There are some posts on SO discussing sparse matrix multiplication performance, but they don't seem to answer my question here.

Here is the benchmark code,

# First, construct a space matrix
In [1]: from scipy.sparse import dok_matrix
In [2]: M = dok_matrix((100, (1<<32)-1), dtype=np.float32)
In [3]: rows, cols = M.shape
In [5]: js = np.random.randint(0, (1<<32)-1, size=100)
In [6]: for i in range(rows):
   ...:     for j in js:
   ...:         M[i,j] = 1.0
   ...:

# Check out sparsity
In [7]: M.shape
Out[7]: (100, 4294967295)
In [8]: M.count_nonzero()
Out[8]: 10000

# Test csr dot performance, 36.3 seconds
In [9]: csr = M.tocsr()
In [10]: %time csr.dot(csr.T)
CPU times: user 36.3 s, sys: 1min 1s, total: 1min 37s
Wall time: 1min 46s
Out[10]:
<100x100 sparse matrix of type '<class 'numpy.float32'>'
    with 10000 stored elements in Compressed Sparse Row format>

The above csr.dot costs 36.3s, which is quite long IMHO. In order to speed up, I coded up a naive for-loop dot function as follows,

def lil_matmul_transposeB(A, B):
    rows_a, cols_a = A.shape
    rows_b, cols_b = B.shape
    assert cols_a == cols_b
    C = np.zeros((rows_a, rows_b))

    for ra in range(rows_a):
        cols_a = A.rows[ra]
        data_a = A.data[ra]
        for i, ca in enumerate(cols_a):
            xa = data_a[i]
            for rb in range(rows_b):
                cols_b = B.rows[rb]
                data_b = B.data[rb]
                pos = bs(cols_b, ca)
                if pos!=-1:
                    C[ra,rb] += data_b[pos] * xa
    return C

# Test dot performance in LiL format,
In [25]: lil = M.tolil()
In [26]: %time A = F.lil_matmul_transposeB(lil, lil)
CPU times: user 1.26 s, sys: 2.07 ms, total: 1.26 s
Wall time: 1.26 s

The above function only costs 1.26s, much faster than the built-in csr.dot.
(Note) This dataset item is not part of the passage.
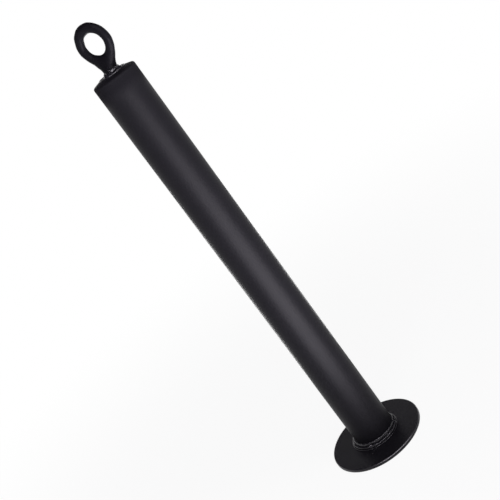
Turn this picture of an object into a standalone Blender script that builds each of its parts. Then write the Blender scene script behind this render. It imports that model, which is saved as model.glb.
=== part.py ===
"""Weight plate pin: a steel tube welded upright on a round plate.

A turned plug closes the tube's upper end and carries a forged lifting eye. Lengths are in metres, +Z is
up, and the origin is the middle of the plate's underside. The eye's ring stands in the XZ plane.
"""

import math

import bmesh
import bpy

# Base plate
PLATE_DIAMETER = 0.110
PLATE_THICKNESS = 0.004
PLATE_EDGE_ROUND = 0.0007

# Post, a 1.9 inch tube that clears the 50 mm bore of a weight plate
POST_DIAMETER = 0.0483
POST_WALL = 0.0032
POST_LENGTH = 0.482
POST_BEVEL = 0.0018  # outer bevel at both ends, which the welds fill
POST_OFFSET = 0.0025  # the post stands this far off the plate's middle, towards +Y, as welded

# End plug
PLUG_RIM = 0.0028  # straight height of the rim, above the tube
PLUG_CORNER = 0.0023
PLUG_SHOULDER_ANGLE = math.radians(19)
PLUG_LAND_DIAMETER = 0.030  # flat in the middle, where the eye is welded on
PLUG_LAND_ROUND = 0.003
PLUG_SPIGOT_LENGTH = 0.010
PLUG_SPIGOT_LEAD = 0.001
ROOT_GAP = 0.0016  # between tube and plug, under the weld

# Forged eye
EYE_HOLE_DIAMETER = 0.0232
EYE_SIDE_SECTION = 0.0088  # ring thickness at its sides, and across the ring's plane
EYE_CROWN_SECTION = 0.0107  # ring thickness at its top
EYE_CENTRE_HEIGHT = 0.0308  # from the plug's land
EYE_NECK_DIAMETER = 0.0156
EYE_NECK_LENGTH = 0.0050  # straight part, from the land up to where it flares into the ring
EYE_FLARE_WIDTH = 0.0225  # in the ring's plane, halfway up the flare
EYE_FLARE_DEPTH = 0.0125  # across the ring's plane, at the same height
EYE_OFFSET = 0.0038  # the ring's middle lies this far off the post's axis, towards +X, as welded
EYE_NECK_OFFSET = 0.0016  # and the neck's middle this far
EYE_FOOT_SPARE = 0.004  # the neck runs this far below the land before its foot is trimmed

# Welds
BASE_WELD_RISE = 0.0072  # up the post
BASE_WELD_REACH = 0.0046  # out over the plate
BASE_WELD_LOPSIDED = 0.0012  # the bead is this much wider on its heavy side
BASE_WELD_HEAVY_SIDE = math.radians(213)
BASE_WELD_STOPS = (math.radians(9), math.radians(273))  # where a run starts or stops
BASE_WELD_STOP_HEIGHT = 0.0009
BASE_WELD_STOP_WIDTH = 0.0022
BASE_WELD_VALLEY = 0.5  # place of the valley between the passes, as a share of both legs
BASE_WELD_SWELL = 0.22  # rise of each pass's face, as a share of its width
EYE_WELD_RISE = 0.0044
EYE_WELD_REACH = 0.0031
EYE_WELD_SWELL = 0.06
RIPPLE_PITCH = 0.0036
RIPPLE_DEPTH = 0.00018
RIPPLE_BOW = 2.2  # how far each ripple's ends trail behind its middle, in radians of the pattern

# Fits
SEAT_GAP = 0.0003  # between faces that meet
SPIGOT_CLEARANCE = 0.0003  # round the spigot, in the tube

# Fineness
TURNED_SEGMENTS = 72
ARC_STEP = math.radians(24)
SECTIONS_PER_RIPPLE = 4
BASE_WELD_PASS_POINTS = 4
EYE_WELD_POINTS = 5
EYE_SPOKES = 16
EYE_SECTION_CORNERS = 8
EYE_SMOOTHING = 2
MERGE_DISTANCE = 0.000001

# Places worked out from the sizes
PLATE_TOP = PLATE_THICKNESS
POST_RADIUS = POST_DIAMETER / 2
POST_FOOT = PLATE_TOP + SEAT_GAP
POST_TOP = POST_FOOT + POST_LENGTH
PLUG_SEAT = POST_TOP + ROOT_GAP
PLUG_SHOULDER_START = POST_RADIUS - PLUG_CORNER * (1 - math.sin(PLUG_SHOULDER_ANGLE))
PLUG_SHOULDER_RUN = PLUG_SHOULDER_START - PLUG_LAND_DIAMETER / 2
PLUG_RISE = PLUG_CORNER * math.cos(PLUG_SHOULDER_ANGLE) + PLUG_SHOULDER_RUN * math.tan(PLUG_SHOULDER_ANGLE)
PLUG_LAND = PLUG_SEAT + PLUG_RIM + PLUG_RISE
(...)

So I wonder if I made some mistakes here to do the sparse matrix multiplication?


Solution

  • That very large 2nd dimension is giving problems, even though the sparsity is quite small.

    In [12]: Mr = M.tocsr()
    In [20]: Mr
    Out[20]: 
    <100x4294967295 sparse matrix of type '<class 'numpy.float32'>'
        with 10000 stored elements in Compressed Sparse Row format>
    

    Transpose just turns the csr into csc, without changing the arrays. That indptr for both is just (101,).

    In [21]: Mr.T
    Out[21]: 
    <4294967295x100 sparse matrix of type '<class 'numpy.float32'>'
        with 10000 stored elements in Compressed Sparse Column format>
    

    But when I do [email protected], I get an error when it tries to convert that Mr.T to `csr. That is, the multiplication requires the same format:

    In [22]: Mr.T.tocsr()
    Traceback (most recent call last):
      File "<ipython-input-22-a376906f557e>", line 1, in <module>
        Mr.T.tocsr()
      File "/usr/local/lib/python3.8/dist-packages/scipy/sparse/csc.py", line 138, in tocsr
        indptr = np.empty(M + 1, dtype=idx_dtype)
    MemoryError: Unable to allocate 32.0 GiB for an array with shape (4294967296,) and data type int64
    

    It's trying to make a matrix with a indptr that's (4294967296,) long. On my limited RAM machine that produces an error. On your's it must be hitting some sort of memory management/swap task that slowing it way down.

    So it's the extreme dimension that's making this slow even though the nnz is small.